Saturday, November 26, 2011
As mentioned in yesterday's post, bolinhos are typical Brazilian bar snacks, and are probably nowhere more popular than they are in Rio. We don't know of any statistical study of bolinho-recipe popularity, but we'd venture a guess that the most popular of all bolinhos in Rio is the classic bolinho de bacalhau, made from salt-cod. Bolinho de aipim must run a close second, however.
As we mentioned yesterday, the typical bolinho recipe includes some form of protein plus some type of carbohydrate. In this recipe, the protein is mozzarella cheese (the chewy, rubbery pizza type, not fresh or soft mozzarella) and the carbohydrate is the manioc.

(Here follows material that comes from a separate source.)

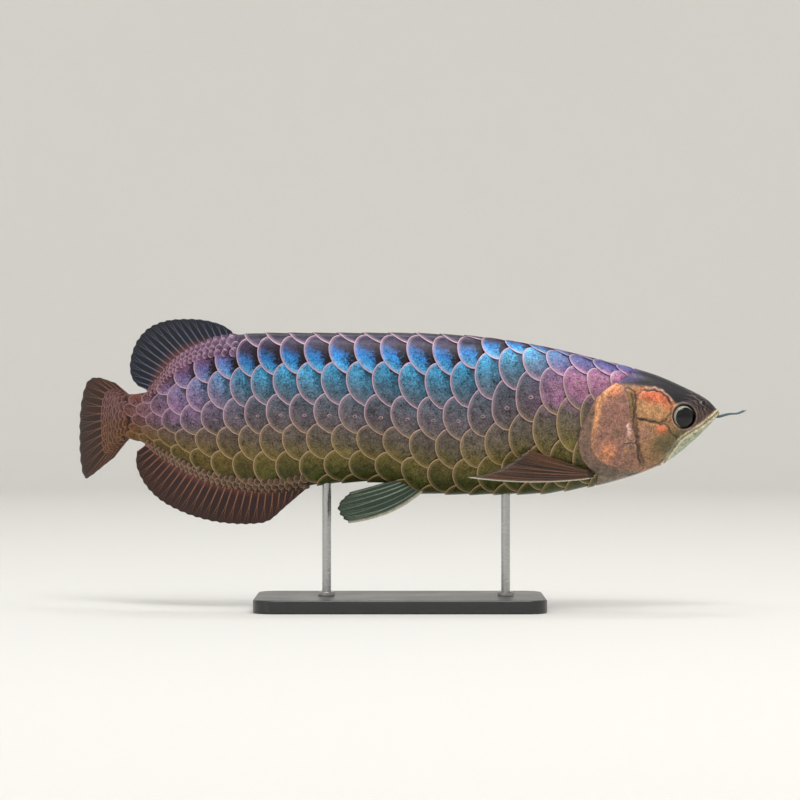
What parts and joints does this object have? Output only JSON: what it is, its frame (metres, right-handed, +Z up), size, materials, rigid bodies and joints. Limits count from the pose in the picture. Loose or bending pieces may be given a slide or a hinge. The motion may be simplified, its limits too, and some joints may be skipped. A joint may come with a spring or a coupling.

Properly made, bolinho de aipim is light and fluffy and is best served piping hot, right out of the deep fryer. Best accompaniments are a wedge of fresh lime and a good hot sauce. And, it goes without saying, a cold, cold beer to wash it down.
Fresh manioc root can be found in many Latin American and African food stores. It's variously called manioc, cassava, yuca, aipim or macaxeira depending on the ethnic community the store caters too.
RECIPE- Manioc Fritters (Bolinho de Aipim)
makes 20 bolinhos
2 lbs (1 kg) precooked manioc, mashed and cooled
2 whole eggs
1 Tbsp butter
salt to taste
6 oz. (200 gr.) pizza-style mozzarella, cut into small cubes
dry bread crumbs
fresh vegetable oil for deep frying
In a large mixing bowl, combine the mashed manioc, one egg lightly beaten, the butter and salt to taste. Mix well with a wooden spoon.
Using wet hands shape the mixture into small balls. Place each ball in the center of the palm of your hand, press in the center to make an indentation, then place one cube of cheese in the indentation. With your hands reform the ball around the cheese cube, sealing it in well. Reserve the balls on a smooth counter surface or cookie sheet.
In one deep soup plate lightly beat the remaining egg and in a second one add about 1 inch of dried bread crumbs. Pass each ball through the beaten egg first, then roll them in the bread crumbs. Return them to the counter or cookie sheet and reserve.
Heat the deep-fryer to recommended temperature for doughnuts. When hot add a few balls at a time to the hot oil - do not crowd them. When they are golden on all sides, remove from the oil and drain on several layers of paper towel. Continue with the remaining balls, frying in batches.
As soon as all the balls are cooked serve them immediately.